McCoy looks back at his time in Kosovo with a deep sense of satisfaction and purpose. “I take pride in being part of Kosovo’s state-building process,” he said. “It was a historic experience and I am grateful to have been part of something that resonated so deeply with so many people.”

Since leaving Kosovo, McCoy and his family have answered the call to service throughout the world. Their journey included almost eight years in Albania, short tours of duty in Bangladesh and South Sudan, and finally back to Serbia, the home country of McCoy’s wife, Jelena.

McCoy believes that his four years at Pacific helped him discover that the world was much larger than the one he knew growing up in Hugo, a small farming community in southern Oregon’s rural Josephine County. The experience helped him develop the skills that Pacific hopes to instill in all of its students to think, care, create, and pursue justice in the world.

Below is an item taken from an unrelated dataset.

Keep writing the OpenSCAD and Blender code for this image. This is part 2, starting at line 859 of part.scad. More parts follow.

Oliver McCoy '95“Coming to Pacific helped me figure out that I had a lot to give,” McCoy said. “My peers and professors helped me understand my own potential and gave me the courage to go out into the world and figure things out. My time at Pacific was the entre into an amazingly fulfilling professional career.”

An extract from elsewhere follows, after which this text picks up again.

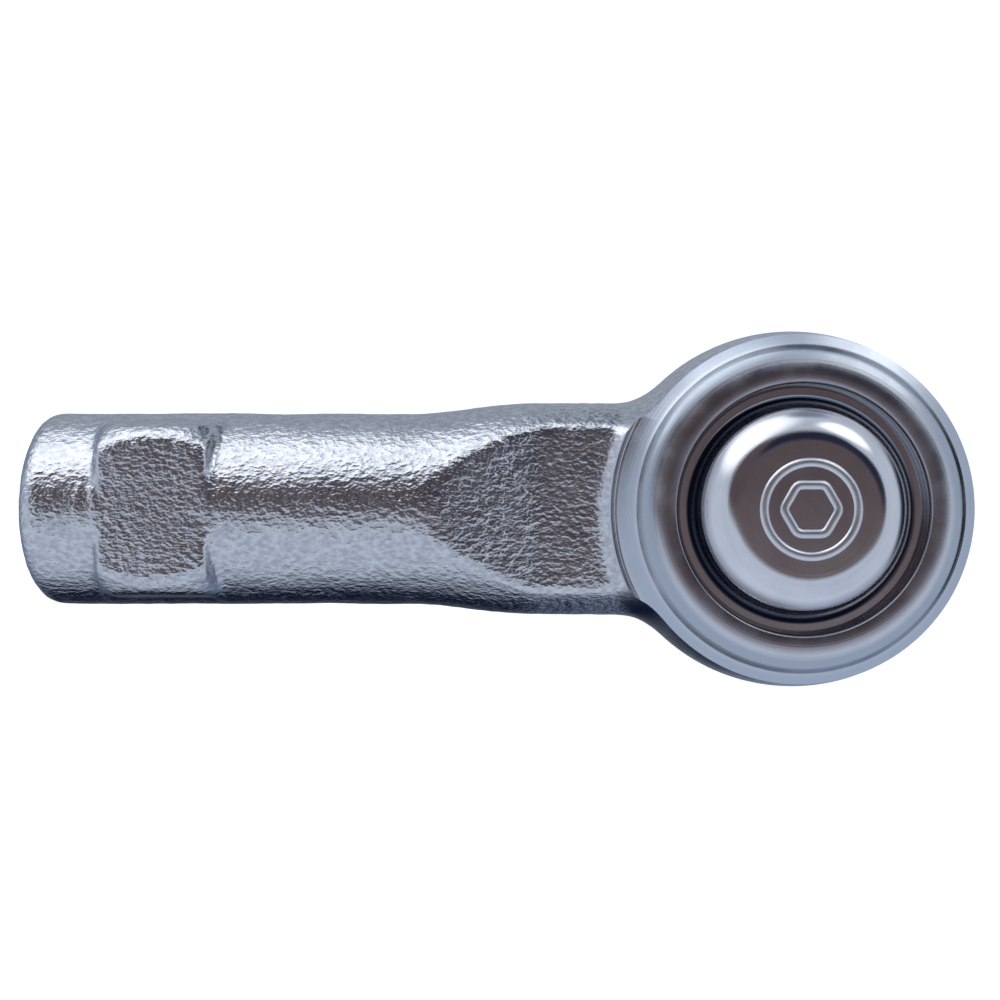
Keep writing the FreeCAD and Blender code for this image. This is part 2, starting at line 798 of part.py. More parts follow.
def boot_ring_small():
    return ring(
        SMALL_R - RING_SEAT_DEPTH + RING_WIRE_R + BOOT_GAP, SMALL_RING_Z, RING_WIRE_R
    )


def main():
    os.makedirs("parts", exist_ok=True)
    pieces = [
        housing,
        cover_plate,
        cover_seal_ring,
        preload_spring,
        upper_bearing_seat,
        lower_bearing_seat,
        ball_stud,
        castle_nut,
        cotter_pin,
        boot_collar_ring,
        dust_boot,
        boot_ring_large,
        boot_ring_small,
    ]
    for piece in pieces:
        export(piece(), piece.__name__)


main()
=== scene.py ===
"""Tie rod end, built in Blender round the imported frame. Lengths in this file are millimetres in the
part's own frame unless a name says otherwise; meshes are written in metres."""
import itertools
import json
import math

import bpy
import numpy as np
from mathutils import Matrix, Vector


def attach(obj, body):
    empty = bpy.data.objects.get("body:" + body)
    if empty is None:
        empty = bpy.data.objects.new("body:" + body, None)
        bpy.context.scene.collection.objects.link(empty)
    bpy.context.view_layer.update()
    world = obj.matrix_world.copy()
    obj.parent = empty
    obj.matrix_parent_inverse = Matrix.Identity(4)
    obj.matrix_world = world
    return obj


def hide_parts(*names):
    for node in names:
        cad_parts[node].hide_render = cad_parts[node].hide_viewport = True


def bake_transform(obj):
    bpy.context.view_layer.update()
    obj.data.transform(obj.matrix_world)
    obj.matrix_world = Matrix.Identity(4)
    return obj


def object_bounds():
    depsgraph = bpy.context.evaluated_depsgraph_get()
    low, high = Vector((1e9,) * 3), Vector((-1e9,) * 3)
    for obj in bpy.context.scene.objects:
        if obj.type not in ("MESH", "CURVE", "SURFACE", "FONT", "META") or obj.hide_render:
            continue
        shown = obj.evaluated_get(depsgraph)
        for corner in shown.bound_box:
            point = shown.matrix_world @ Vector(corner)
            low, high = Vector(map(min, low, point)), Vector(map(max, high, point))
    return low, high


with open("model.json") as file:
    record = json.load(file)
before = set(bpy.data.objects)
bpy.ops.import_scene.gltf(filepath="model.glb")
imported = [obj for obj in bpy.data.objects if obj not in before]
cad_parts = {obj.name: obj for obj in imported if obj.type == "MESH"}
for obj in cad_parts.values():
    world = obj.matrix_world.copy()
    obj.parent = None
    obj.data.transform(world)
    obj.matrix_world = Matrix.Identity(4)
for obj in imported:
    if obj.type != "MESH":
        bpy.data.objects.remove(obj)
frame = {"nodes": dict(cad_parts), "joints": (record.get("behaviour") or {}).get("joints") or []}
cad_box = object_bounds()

import openvdb
from mathutils import Vector

MM = 0.001
BALL_X = [j for j in frame["joints"] if j["name"] == "stud_spin"][0]["pos_m"][0] / MM
LOW, HIGH = (np.array(corner) / MM for corner in cad_box)

# Shank and the block of two wrench flats
SHANK_R = 10.0
MOUTH_BLEND = 2.0
BLOCK_MIDDLE = 13.25
BLOCK_HALF = 5.45
BLOCK_FLAT_Z = 10.0
BLOCK_FLAT_W = 7.2
BLOCK_BEVEL = 1.15          # fall of the bevel beside a flat, as width over height
BLOCK_ARCH = 1.3            # how much narrower a flat is at its ends
BLOCK_SIDE_W, BLOCK_SIDE_Z = 8.35, 8.9
BLOCK_SIDE_NORMAL = (4.64, 0.7)
BLOCK_WALL_DRAFT = 0.18
BLOCK_CORNER, BLOCK_EDGE, BLOCK_TOP_EDGE = 2.0, 0.6, 0.5
FOOT_BLEND_LEAST, FOOT_BLEND_MORE = 0.05, 0.6   # where the walls meet the bar
FOOT_BLEND_GROWS = (-0.6, 0.3)                  # over this distance past a wall's top edge

# Neck, with a ramp and a level flat on each side
NECK_START = 40.0
NECK_LEVEL = 51.5
NECK_FLAT_Z = 7.4
NECK_R = 11.07
NECK_WIDENS = (NECK_START - 2.0, NECK_LEVEL - 0.5)
NECK_FILLET_R = 21.0        # where the flat begins to rise to the head
NECK_FILLET_RISE = 0.15
RAMP_BLEND, FLAT_EDGE = 0.25, 0.45
BAR_END = 68.0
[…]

Of the many lessons Pacific provided, he said that the best was the ability to learn from failure, whether being cut from the men’s soccer team his junior year or missing a class deadline. It taught him to bounce back and learn from those experiences.

“There were plenty of opportunities to fail. And I did fail, but there were also opportunities to make up for it,” McCoy said. “My journey in learning was about embracing Samuel Beckett’s saying: ‘Try again. Fail again. Fail better.’ I needed to fail, to take responsibility for their failures and figure out how to rectify them.”

Without those experiences and the connections Pacific provided, McCoy would not have embarked on his life’s journey. He hopes that the journey is not over just yet.

“I enjoy the adventure. I enjoy the ambiguous challenges,” McCoy said. “When you’re in a humanitarian response, you see that your decisions, your effort and energy make a difference. For me, that’s what it’s all about.”